Generalaudienz mit Pilgern und Besuchern in der Aula “Paolo VI”. Papst Franziskus setzte seine Katechesenreihe zum Brief des Apostels Paulus an die Galater fort. Der sechste Teil stand unter dem Thema: „Die Gefahren des Gesetzes”.
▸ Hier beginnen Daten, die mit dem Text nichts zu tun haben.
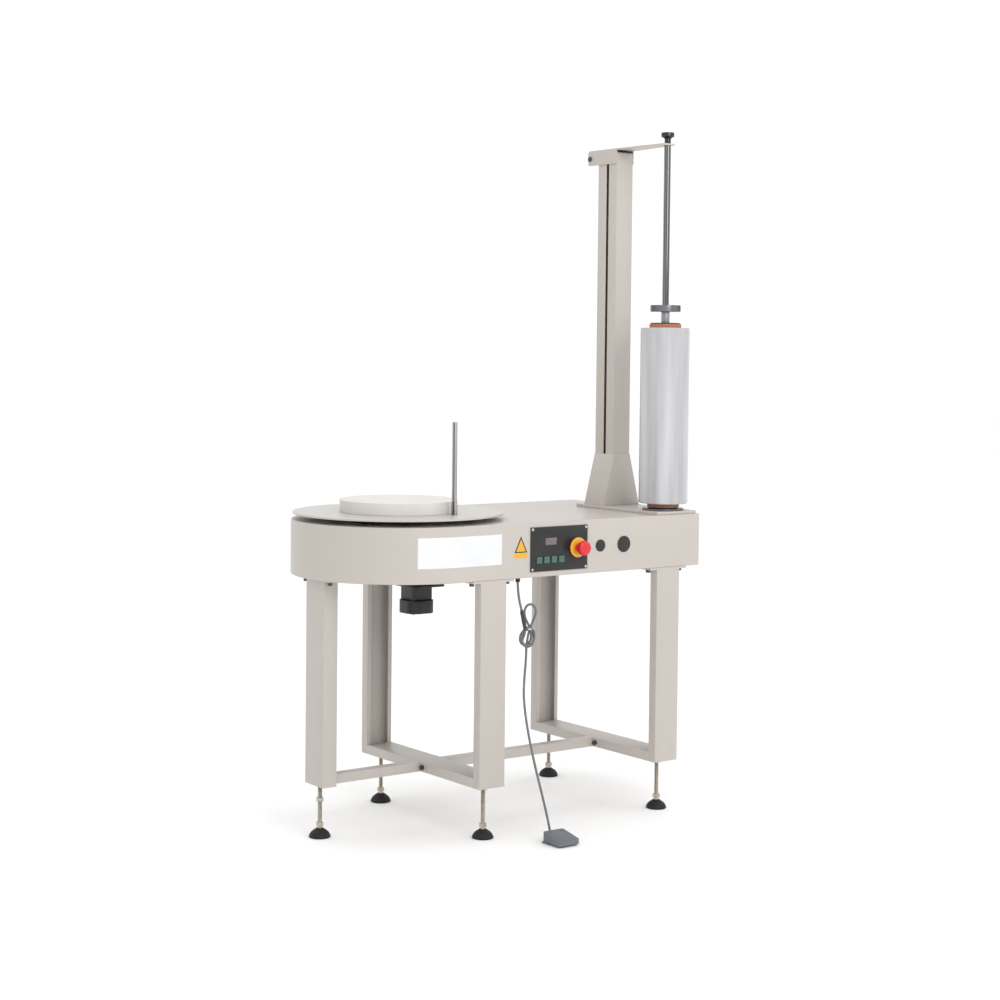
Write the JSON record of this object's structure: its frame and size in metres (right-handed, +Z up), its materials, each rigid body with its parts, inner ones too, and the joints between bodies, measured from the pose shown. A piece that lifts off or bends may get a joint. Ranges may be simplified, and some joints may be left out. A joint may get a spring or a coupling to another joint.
{
  "type": "turntable pallet wrapper",
  "caption": "Table-top stretch wrapper with a powered turntable, a film roll on an upright spindle, a swing arm and a foot pedal.",
  "frame": {"origin": "centre of the bounding box, on the floor", "axes": "+Z up; +X from the turntable towards the column; the control panel faces -Y"},
  "size_m": [1.125, 0.747, 1.917],
  "materials": {
    "cream_paint": "satin",
    "dark_paint": "satin",
    "zinc_steel": "brushed",
    "chrome": "polished",
    "black_rubber": "matte",
    "kraft_card": "matte",
    "film": "gloss",
    "black_plastic": "satin",
    "yellow_plastic": "gloss",
    "red_plastic": "gloss",
    "teal_plastic": "gloss",
    "grey_plastic": "satin",
    "cord_sheath": "matte",
    "riser_board": "satin"
  },
  "bodies": {
    "frame": {"table_deck": "cream_paint", "table_skirt": "cream_paint", "deck_plate": "cream_paint", "leg_end": "cream_paint", "leg_a_rear": "cream_paint", "leg_a_front": "cream_paint", "bar_a": "cream_paint", "leg_b_rear": "cream_paint", "leg_b_front": "cream_paint", "bar_b": "cream_paint", "brace_left": "cream_paint", "brace_right": "cream_paint", "frame_bolts": "zinc_steel", "foot_nuts": "zinc_steel", "levelling_foot_1": "black_rubber", "levelling_foot_2": "black_rubber", "levelling_foot_3": "black_rubber", "levelling_foot_4": "black_rubber", "levelling_foot_5": "black_rubber", "bearing_housing": "dark_paint", "drive_belt": "black_rubber", "motor_bracket": "dark_paint", "gearmotor": "dark_paint", "glide_pads": "black_plastic", "spindle_base": "dark_paint", "column_post": "cream_paint", "column_boot": "cream_paint", "column_cap": "cream_paint", "arm_pin": "dark_paint", "spindle_rod": "chrome", "control_panel": "black_plastic", "panel_screws": "zinc_steel", "estop_ring": "yellow_plastic", "hole_plugs": "black_plastic", "controller_box": "black_plastic", "pedal_base": "grey_plastic", "cord_gland": "black_plastic", "cord_upper": "cord_sheath", "cord_connector": "cord_sheath", "cord_hank": "cord_sheath", "cord_lower": "cord_sheath"},
    "turntable": {"turntable_disc": "cream_paint", "load_riser": "riser_board", "film_post": "chrome", "turntable_hub": "dark_paint", "driven_pulley": "zinc_steel"},
    "drive": {"drive_pulley": "zinc_steel"},
    "film_roll": {"core_chucks": "black_plastic", "roll_core": "kraft_card", "film_roll": "film"},
    "collar": {"tension_collar": "chrome"},
    "arm": {"swing_arm": "cream_paint"},
    "knob": {"spindle_knob": "chrome"},
    "estop": {"estop_button": "red_plastic"},
    "key_1": {"panel_key_1": "teal_plastic"},
    "key_2": {"panel_key_2": "teal_plastic"},
    "key_3": {"panel_key_3": "teal_plastic"},
    "key_4": {"panel_key_4": "teal_plastic"},
    "tread": {"pedal_tread": "grey_plastic"}
  },
  "joints": [
    {"name": "turntable_spin", "type": "hinge", "parent": "frame", "child": "turntable", "pos_m": [-0.2725, 0.0835, 0.85], "axis": [0, 0, 1], "continuous": true},
    {"name": "drive_spin", "type": "hinge", "parent": "frame", "child": "drive", "pos_m": [-0.1775, 0.1335, 0.754], "axis": [0, 0, 1], "continuous": true},
    {"name": "film_roll_spin", "type": "hinge", "parent": "frame", "child": "film_roll", "pos_m": [0.4875, -0.1335, 1.107], "axis": [0, 0, 1], "continuous": true},
    {"name": "collar_slide", "type": "slide", "parent": "frame", "child": "collar", "axis": [0, 0, 1], "range_m": [0, 0.44]},
    {"name": "arm_swing", "type": "hinge", "parent": "frame", "child": "arm", "pos_m": [0.4875, 0.1745, 1.862], "axis": [-1, 0, 0], "range_deg": [0, 95]},
    {"name": "knob_pull", "type": "slide", "parent": "arm", "child": "knob", "axis": [0, 0, 1], "range_m": [0, 0.015], "stiffness_N_per_m": 500, "springref_m": -0.005},
    {"name": "estop_push", "type": "slide", "parent": "frame", "child": "estop", "axis": [0, 1, 0], "range_m": [0, 0.005], "stiffness_N_per_m": 800, "springref_m": -0.002},
    {"name": "key_1_push", "type": "slide", "parent": "frame", "child": "key_1", "axis": [0, 1, 0], "range_m": [0, 0.0015], "stiffness_N_per_m": 600, "springref_m": -0.001},
    {"name": "key_2_push", "type": "slide", "parent": "frame", "child": "key_2", "axis": [0, 1, 0], "range_m": [0, 0.0015], "stiffness_N_per_m": 600, "springref_m": -0.001},
    {"name": "key_3_push", "type": "slide", "parent": "frame", "child": "key_3", "axis": [0, 1, 0], "range_m": [0, 0.0015], "stiffness_N_per_m": 600, "springref_m": -0.001},
    {"name": "key_4_push", "type": "slide", "parent": "frame", "child": "key_4", "axis": [0, 1, 0], "range_m": [0, 0.0015], "stiffness_N_per_m": 600, "springref_m": -0.001},
    {"name": "pedal_press", "type": "hinge", "parent": "frame", "child": "tread", "pos_m": [-0.0295, -0.3085, 0.017], "axis": [1, 0, 0], "range_deg": [0, 4], "stiffness_Nm_per_rad": 3, "springref_deg": -2.86}
  ],
  "couplings": [
    {"joint": "drive_spin", "follows": "turntable_spin", "ratio": 2.3333}
  ]
}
Der Brief an die Galater berichte von einer ziemlich überraschenden Tatsache. Paulus erzähle davon, wie er Kephas, also Petrus, vor der versammelten Gemeinde von Antiochia zurechtgewiesen hätte. Im Hintergrund sei auch hier die Frage gestanden, ob und inwieweit das alte Gesetz für die jungen Christengemeinden bindend sei. Wir würden sehen, dass mehr um das Verhältnis zwischen Gesetz und Freiheit gehe

In diesem konkreten Fall kritisiere Paulus, dass Petrus früher ohne Schwierigkeiten mit den Christen, die aus dem Heidentum gekommen seien, zu Tisch gesessen habe, obwohl dies vom Gesetz her verboten gewesen sei, dies dann aber plötzlich nicht mehr getan habe, “weil er sich vor der Kritik einiger beschnittener Christen aus Jerusalem fürchtete”.
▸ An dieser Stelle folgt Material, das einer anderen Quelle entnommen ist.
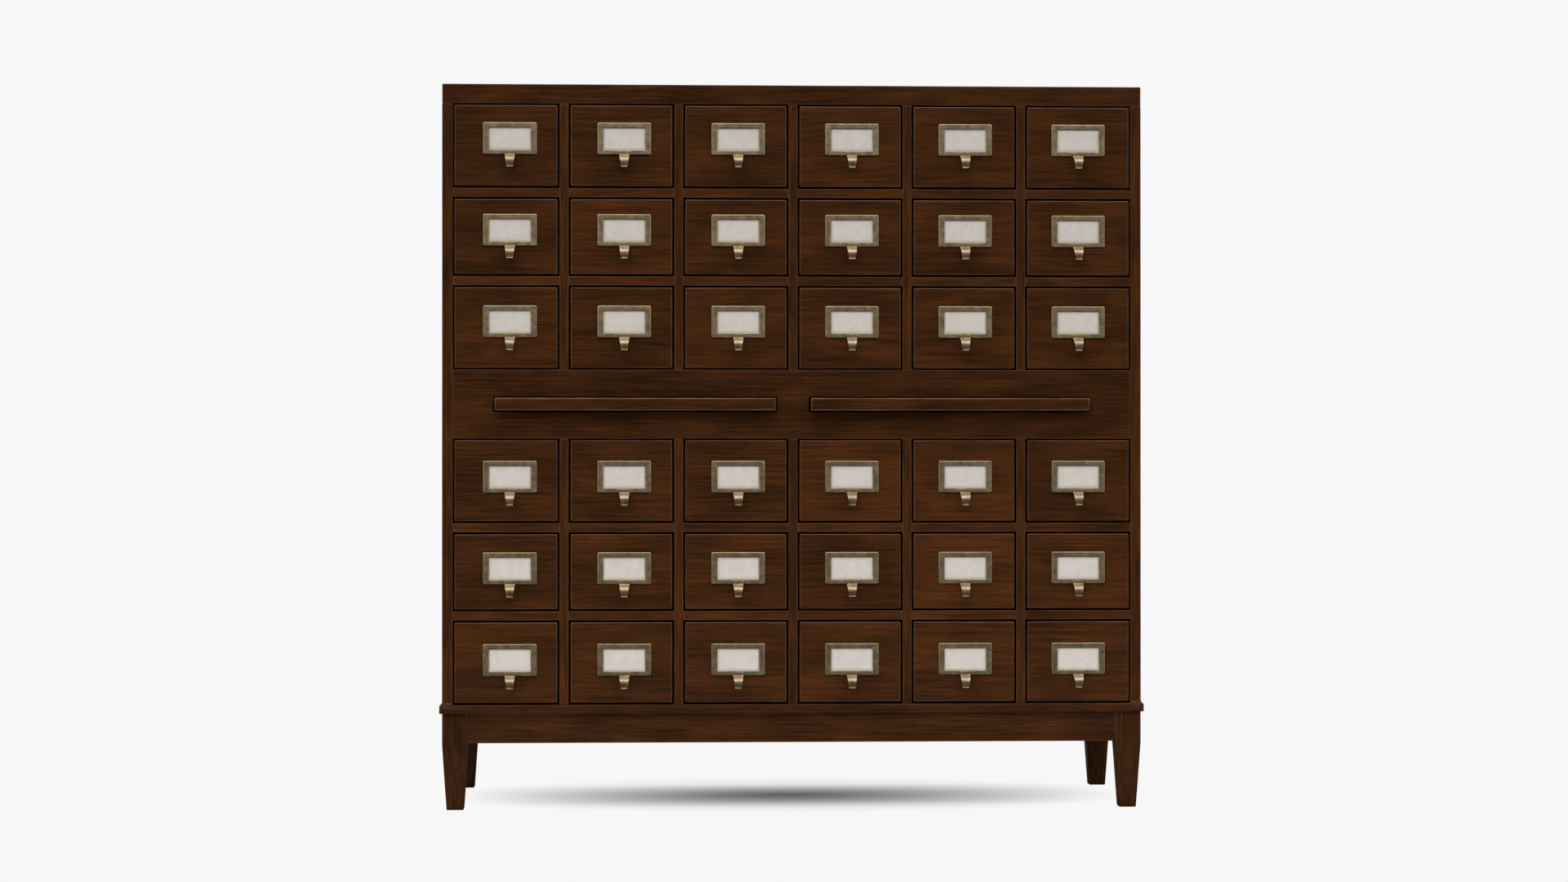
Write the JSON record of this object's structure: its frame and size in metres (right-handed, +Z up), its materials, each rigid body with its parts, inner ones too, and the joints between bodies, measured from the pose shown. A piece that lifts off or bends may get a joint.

Andere Jünger hätten Petrus darin nachgeahmt und somit sei in der Gemeinde eine Spaltung entstanden. Paulus missbillige dieses Verhalten Petri und beschuldige ihn der Heuchelei (vgl. Gal 2,13: “Und mit ihm heuchelten die anderen Juden, sodass auch Barnabas durch ihre Heuchelei mitgerissen wurde”). Unwissentlich habe Petrus durch sein Handeln eine ungerechte Spaltung in der Gemeinschaft herbeigeführt.
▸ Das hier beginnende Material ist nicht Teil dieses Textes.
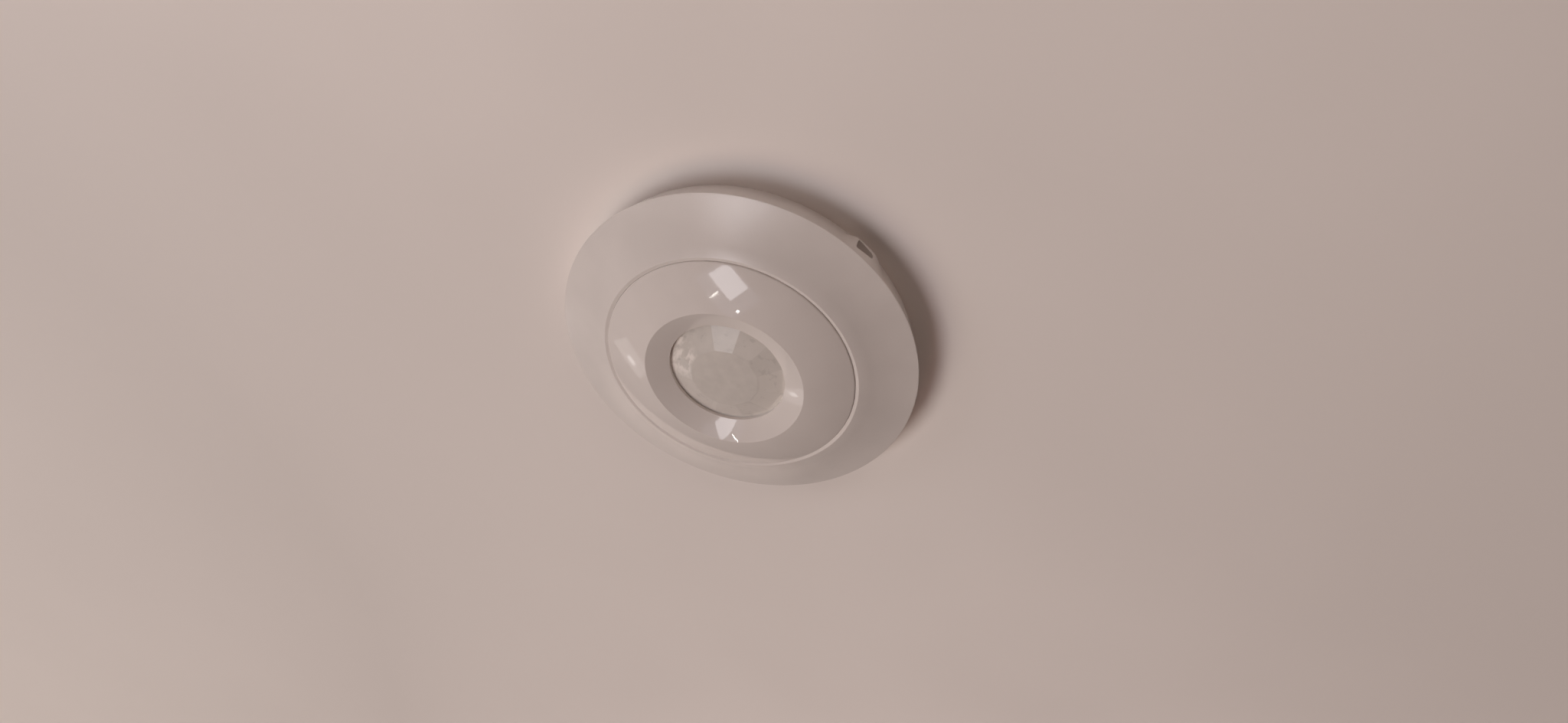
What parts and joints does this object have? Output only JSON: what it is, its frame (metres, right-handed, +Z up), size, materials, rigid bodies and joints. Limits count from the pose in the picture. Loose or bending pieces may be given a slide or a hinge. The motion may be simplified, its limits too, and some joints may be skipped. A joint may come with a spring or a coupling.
{
  "type": "ceiling motion detector",
  "caption": "Round ceiling motion detector: matt flared trim ring, glossy shallow dome and a faceted lens in a bevelled well, on a mounting tray with its circuit board.",
  "frame": {"origin": "centre of the flat face that meets the ceiling", "axes": "+Z up into the ceiling, so the lens looks down along -Z; X runs through the two fixing slots; the levering slot in the side wall is towards -Y and +X"},
  "size_m": [0.1198, 0.1198, 0.0249],
  "materials": {
    "ring_plastic": "fine matt moulded off-white",
    "housing_plastic": "polished moulded off-white",
    "lens_plastic": "milky translucent polyethylene, grooved inside facets",
    "base_plastic": "plain moulded off-white",
    "grommet_rubber": "soft matt",
    "board_laminate": "green solder mask over glass laminate",
    "screw_steel": "zinc plated",
    "can_metal": "nickel plated",
    "filter_window": "dark coated silicon",
    "sensing_ceramic": "fired ceramic",
    "spacer_plastic": "plain moulded",
    "tinned_leads": "tinned",
    "terminal_plastic": "moulded green",
    "clamp_brass": "plated brass",
    "relay_plastic": "moulded white",
    "switch_plastic": "moulded black",
    "button_plastic": "moulded red",
    "spring_steel": "spring wire",
    "trimmer_plastic": "moulded blue",
    "rotor_plastic": "moulded white",
    "pin_metal": "gold flash",
    "jumper_plastic": "moulded black",
    "capacitor_aluminium": "drawn can",
    "chip_plastic": "moulded epoxy",
    "led_plastic": "clear diffuse resin"
  },
  "bodies": {
    "base": {"mounting_base": "base_plastic", "cable_grommet": "grommet_rubber", "circuit_board": "board_laminate", "board_screws": "screw_steel", "sensor_spacer": "spacer_plastic", "sensor_can": "can_metal", "sensor_window": "filter_window", "sensor_element": "sensing_ceramic", "sensor_leads": "tinned_leads", "sensor_shroud": "base_plastic", "terminal_block": "terminal_plastic", "terminal_clamps": "clamp_brass", "terminal_screws": "screw_steel", "relay_case": "relay_plastic", "relay_pins": "tinned_leads", "tamper_switch": "switch_plastic", "tamper_spring": "spring_steel", "trimmer_body": "trimmer_plastic", "jumper_headers": "switch_plastic", "jumper_pins": "pin_metal", "capacitor_cans": "capacitor_aluminium", "capacitor_bases": "switch_plastic", "microcontroller": "chip_plastic", "microcontroller_leads": "tinned_leads", "walk_test_led": "led_plastic", "voltage_regulator": "chip_plastic", "chip_resistors": "chip_plastic", "chip_capacitors": "sensing_ceramic"},
    "cover": {"trim_ring": "ring_plastic", "dome_housing": "housing_plastic", "fresnel_lens": "lens_plastic", "lens_retainer": "housing_plastic", "retainer_screws": "screw_steel", "housing_screws": "screw_steel"},
    "tamper_plunger": {"tamper_plunger": "button_plastic"},
    "trimmer_rotor": {"trimmer_rotor": "rotor_plastic"},
    "jumper_cap_led": {"jumper_cap_led": "jumper_plastic"},
    "jumper_cap_pulse": {"jumper_cap_pulse": "jumper_plastic"}
  },
  "joints": [
    {"name": "cover_pull", "type": "slide", "parent": "base", "child": "cover", "axis": [0, 0, -1], "range_m": [0, 0.04]},
    {"name": "tamper_travel", "type": "slide", "parent": "base", "child": "tamper_plunger", "axis": [0, 0, -1], "range_m": [0, 0.0024], "deforming": ["tamper_spring"]},
    {"name": "range_trimmer_turn", "type": "hinge", "parent": "base", "child": "trimmer_rotor", "pos_m": [0.015, -0.022, -0.0103], "axis": [0, 0, -1], "range_deg": [-130, 130]},
    {"name": "jumper_led_pull", "type": "slide", "parent": "base", "child": "jumper_cap_led", "axis": [0, 0, -1], "range_m": [0, 0.0048]},
    {"name": "jumper_pulse_pull", "type": "slide", "parent": "base", "child": "jumper_cap_pulse", "axis": [0, 0, -1], "range_m": [0, 0.0048]}
  ],
  "couplings": [
    {"joint": "tamper_travel", "follows": "cover_pull", "ratio": 0.06}
  ]
}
In der Bibel gebe es mehrere Beispiele, in denen die Heuchelei bekämpft werde. Ein schönes Beispiel sei das des alten Eleasar, der so tun sollte, als würde er Fleisch essen, das heidnischen Göttern geopfert wurde, um sein Leben zu retten. Aber der gottesfürchtige Mann habe erwidert: “Wer so alt ist wie ich, soll sich nicht verstellen. Viele junge Leute könnten sonst glauben, Eleasar sei mit seinen neunzig Jahren noch zu der fremden Lebensart übergegangen. Wenn ich jetzt heuchelte, um eine geringe, kurze Zeit länger zu leben, leitete ich sie irre, brächte meinem Alter aber Schimpf und Schande” (2 Makk 6,24-25): “Was für eine schöne Seite, über die man nachdenken kann, um von der Heuchelei wegzukommen!”.

Die Evangelien berichteten auch von mehreren Situationen, in denen Jesus diejenigen scharf zurechtweise, die nach außen hin gerecht erschienen, in ihrem Inneren aber voller Falschheit und Ungerechtigkeit seien (vgl. Mt 23,13-29).

Die Heuchelei aber komme aus der Angst vor der Wahrheit. Der Heuchler verstecke sich hinter einer Maske, weil er nicht den Mut habe, sich der Wahrheit zu stellen. Er schaffe es nicht, sein Herz offen zu zeigen und ist so auch nicht fähig zu lieben. Diese führe zu den halben Wahrheiten.

Heuchelei sei ein weit verbreitetes Phänomen – leider auch in der Kirche: “Wir sollten niemals die Worte des Herrn vergessen: ‘Eure Rede sei: Ja ja, nein nein; was darüber hinausgeht, stammt vom Bösen’ (Mt 5,37). Sonst ist die Einheit der Kirche in Gefahr, die Einheit, für die der Herr gebetet hat”.

Der Heuchler sei ein Mensch, der vorgebe, schmeichle und betrüge, weil er mit einer Maske auf dem Gesicht lebe und nicht den Mut habe, sich der Wahrheit zu stellen. Deshalb sei er zu wahrer Liebe nicht fähig. Er beschränke sich auf ein Leben in Selbstsucht und habe nicht die Kraft, sein Herz offen zu zeigen.

Es gebe viele Situationen, in denen Heuchelei auftreten könne. Oft versteckt sie sich am Arbeitsplatz, wo man versuchet, freundlich zu seinen Kollegen zu sein, während der Wettbewerb dazu führe, dass man sie von hinten angreife. In der Politik gebe es nicht selten Heuchler, die eine Spaltung zwischen der öffentlichen und der privaten Sphäre erlebten.

Die Heuchelei in der Kirche sei besonders verabscheuungswürdig. Wir sollten daher niemals eben jene Worte des Herrn vergessen: “Eure Rede sei ja, ja, nein, nein”. Anders zu handeln bedeute also, die Einheit der Kirche zu gefährden.

Die Pilger und Besucher sowie die Zuschauer und Zuhörer aus dem deutschen Sprachraum grüßte der Heilige Vater mit den folgenden Worten:

Liebe Brüder und Schwestern deutscher Sprache, bitten wir um den Heiligen Geist, der uns hilft, das zu leben, was wir im Glauben als wahr erkannt haben. Das Evangelium ist glaubwürdig – wir Christen aber müssen uns darum bemühen, es authentisch zu bezeugen. Gott segne und beschütze euch!